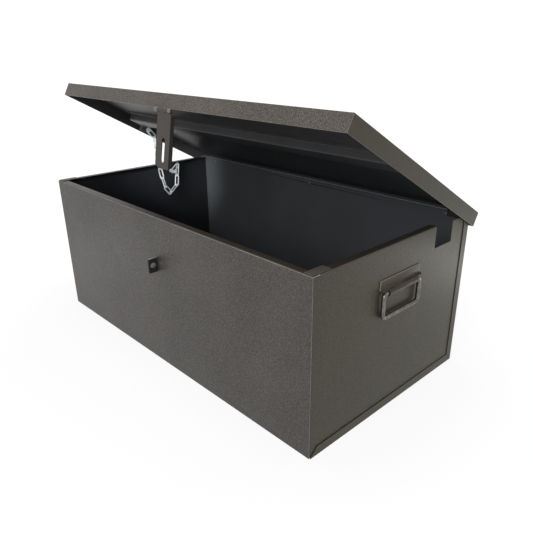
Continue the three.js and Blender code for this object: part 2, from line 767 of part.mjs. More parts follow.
// Each link lies between the two joints it turns on; at a bolt it runs on past it to its own wire
function makeChain() {
  const joints = chainJoints();
  const bend = (linkWidth - linkWire) / 2;
  const link = pulledRing(bend, linkWire / 2, 0, linkPitch / 2 + linkWire / 2 - bend, linkAround, linkSides);
  let side = lidLinkX;
  return linkSpans.map((span, i) => {
    const way = joints[i + 1].clone().sub(joints[i]).normalize();
    const from = joints[i].clone().addScaledVector(way, i === 0 ? -onBolt : 0);
    const to = joints[i + 1].clone().addScaledVector(way, i === linkCount - 1 ? onBolt : 0);
    const start = new THREE.Vector3(side, from.x, from.y);
    side += linkSideSteps[i];
    const axis = new THREE.Vector3(side, to.x, to.y).sub(start).normalize();
    const roll = THREE.MathUtils.degToRad(linkRolls[i % linkRolls.length]);
    const across = new THREE.Vector3(1, 0, 0).addScaledVector(axis, -axis.x).normalize()
      .applyAxisAngle(axis, roll);
    const mesh = piece(`chain_link_${String(i + 1).padStart(2, '0')}`, link.clone(), zinc);
    mesh.quaternion.setFromRotationMatrix(
      new THREE.Matrix4().makeBasis(axis.clone().cross(across), axis, across));
    mesh.position.copy(start).addScaledVector(axis, linkPitch / 2 + seatOffset(i, i - 1) - linkPlay / 2);
    return mesh;
  });
}

// Assembly
const box = new THREE.Group();
box.add(
  piece('floor_panel', makeFloor(), paint),
  piece('front_panel', makeFrontWall(), paint),
  piece('back_panel', makeBackWall(), paint),
  piece('left_side_panel', makeSideWall(-1), paintSide),
  piece('right_side_panel', makeSideWall(1), paintSide),
  piece('left_corner_plate', makeCornerPlate(-1), paint),
  piece('right_corner_plate', makeCornerPlate(1), paint),
  piece('lock_staple', makeStaple(), darkSteel),
  piece('hinge_body_leaf', makeHingeLeaf(-1, 0, 0), darkSteel),
);

const pin = rod(hingePinRadius, [-hingeLength / 2, hingeLength / 2], knuckleSides);
const hingePin = piece('hinge_pin', pin, steel);
hingePin.position.set(0, hingeY, hingeZ);
box.add(hingePin);

[-1, 1].forEach((side) => {
  const handle = new THREE.Group();
  handle.position.set(side * handleAxisX, 0, handleAxisHeight);
  handle.rotation.z = side > 0 ? 0 : Math.PI;
  handle.add(makeHandleBracket(side), makeBail(side));
  box.add(handle);
});

const sideNames = ['left', 'middle', 'right'];
rivetPlaces(0).forEach((x, i) => {
  box.add(makeRivet(`body_rivet_${sideNames[i]}`, x, backInside, halfDepth + seam + hingeLeaf));
});

const wallBolt = piece('chain_wall_bolt', makeWallBolt(), zinc);
const wallNut = piece('chain_wall_nut', makeNut(wallNutFrom), zinc);
const lockNut = piece('chain_lock_nut', makeNut(lockNutFrom), zinc);
[wallBolt, wallNut, lockNut].forEach((part) => {
  part.position.set(0, wallBoltY, wallBoltHeight);
  box.add(part);
});

makeChain().forEach((link) => box.add(link));

// The lid group turns about the hinge pin; its pieces are placed as they lie when it is shut
const lidShut = new THREE.Group();
lidShut.position.set(0, -hingeY, -hingeZ);
lidShut.add(
  piece('lid_skin', makeLidSkin(), paintLid),
  piece('lid_rib', makeLidRib(), paintLid),
  piece('hinge_lid_leaf', makeHingeLeaf(1, 1, rivetStagger), darkSteel),
  piece('chain_bracket', makeChainBracket(), paintLid),
  piece('hasp_leaf', makeHaspLeaf(), darkSteel),
);
const lidTailAt = hingeY + knuckleRadius - hingeLeaf;
rivetPlaces(rivetStagger).forEach((x, i) => {
  lidShut.add(makeRivet(`lid_rivet_${sideNames[i]}`, x, skirtRearOutside, lidTailAt));
});
const lidBolt = piece('chain_lid_bolt', makeLidBolt(), zinc);
const lidNut = piece('chain_lid_nut', makeNut(bracketFace - bracketSheet - seam - nutHeight), zinc);
[lidBolt, lidNut].forEach((part) => {
  part.position.set(0, lidBoltY, lidBoltZ);
  lidShut.add(part);
});

const hasp = new THREE.Group();
hasp.position.set(0, haspAxisY, haspAxisZ);
hasp.rotation.x = THREE.MathUtils.degToRad(openAngle - haspForwardLean);
hasp.add(piece('hasp_pin', makeHaspPin(), steel), piece('hasp_plate', makeHasp(), darkSteel));
lidShut.add(hasp);

const lid = new THREE.Group();
lid.position.set(0, hingeY, hingeZ);
lid.rotation.x = -THREE.MathUtils.degToRad(openAngle);
lid.add(lidShut);
box.add(lid);

export default box;
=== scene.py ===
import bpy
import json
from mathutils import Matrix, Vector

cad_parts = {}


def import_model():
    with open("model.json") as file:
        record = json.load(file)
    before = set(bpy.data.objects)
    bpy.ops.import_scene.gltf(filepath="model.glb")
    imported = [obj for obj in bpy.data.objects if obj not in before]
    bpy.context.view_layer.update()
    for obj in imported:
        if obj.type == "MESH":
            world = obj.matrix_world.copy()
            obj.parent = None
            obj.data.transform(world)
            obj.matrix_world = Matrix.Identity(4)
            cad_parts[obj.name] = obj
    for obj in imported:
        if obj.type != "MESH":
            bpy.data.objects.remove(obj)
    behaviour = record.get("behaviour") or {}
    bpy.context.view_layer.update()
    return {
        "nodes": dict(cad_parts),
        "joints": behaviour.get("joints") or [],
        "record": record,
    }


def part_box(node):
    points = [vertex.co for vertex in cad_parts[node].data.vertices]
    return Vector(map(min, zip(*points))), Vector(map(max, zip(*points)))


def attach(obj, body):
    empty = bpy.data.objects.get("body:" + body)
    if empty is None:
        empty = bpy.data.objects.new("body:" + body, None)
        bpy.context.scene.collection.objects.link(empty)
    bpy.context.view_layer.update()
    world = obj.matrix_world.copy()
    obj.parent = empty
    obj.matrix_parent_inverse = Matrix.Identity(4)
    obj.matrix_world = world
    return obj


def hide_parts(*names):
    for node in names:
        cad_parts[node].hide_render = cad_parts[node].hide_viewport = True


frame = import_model()

import json
import math

import bmesh
import bpy
import numpy as np
from mathutils import Matrix, Vector

MM = 0.001
RECORD = frame["record"]
SLOT_OF = {part["node"]: part["material_slot"] for part in RECORD["subparts"]}
BODY_OF = {node: body for body, nodes in RECORD["behaviour"]["bodies"].items() for node in nodes}

# Sizes of the box and of its lid, from the frame. The lid's own are those of the shut lid.

FRONT_LOW, FRONT_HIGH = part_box("front_panel")
HALF_LENGTH = FRONT_HIGH[0]
HALF_DEPTH = -FRONT_LOW[1]
BOX_HEIGHT = FRONT_HIGH[2]
LAPPED_HALF_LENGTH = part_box("back_panel")[1][0]
LID_HALF_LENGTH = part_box("lid_skin")[1][0]
LID_FRONT, LID_REAR = -335 * MM, 335.6 * MM
LID_LOW, LID_TOP = 439 * MM, 481 * MM
HALF_SHEET = 1 * MM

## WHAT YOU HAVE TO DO
Copy out exactly the lines running from the one with "const hasp = new THREE.Group();" to the one with "bpy.context.scene.collection.objects.link(empty)", including both ends, and nothing more.

## TASK ANSWER
const hasp = new THREE.Group();
hasp.position.set(0, haspAxisY, haspAxisZ);
hasp.rotation.x = THREE.MathUtils.degToRad(openAngle - haspForwardLean);
hasp.add(piece('hasp_pin', makeHaspPin(), steel), piece('hasp_plate', makeHasp(), darkSteel));
lidShut.add(hasp);

const lid = new THREE.Group();
lid.position.set(0, hingeY, hingeZ);
lid.rotation.x = -THREE.MathUtils.degToRad(openAngle);
lid.add(lidShut);
box.add(lid);

export default box;
=== scene.py ===
import bpy
import json
from mathutils import Matrix, Vector

cad_parts = {}


def import_model():
    with open("model.json") as file:
        record = json.load(file)
    before = set(bpy.data.objects)
    bpy.ops.import_scene.gltf(filepath="model.glb")
    imported = [obj for obj in bpy.data.objects if obj not in before]
    bpy.context.view_layer.update()
    for obj in imported:
        if obj.type == "MESH":
            world = obj.matrix_world.copy()
            obj.parent = None
            obj.data.transform(world)
            obj.matrix_world = Matrix.Identity(4)
            cad_parts[obj.name] = obj
    for obj in imported:
        if obj.type != "MESH":
            bpy.data.objects.remove(obj)
    behaviour = record.get("behaviour") or {}
    bpy.context.view_layer.update()
    return {
        "nodes": dict(cad_parts),
        "joints": behaviour.get("joints") or [],
        "record": record,
    }


def part_box(node):
    points = [vertex.co for vertex in cad_parts[node].data.vertices]
    return Vector(map(min, zip(*points))), Vector(map(max, zip(*points)))


def attach(obj, body):
    empty = bpy.data.objects.get("body:" + body)
    if empty is None:
        empty = bpy.data.objects.new("body:" + body, None)
        bpy.context.scene.collection.objects.link(empty)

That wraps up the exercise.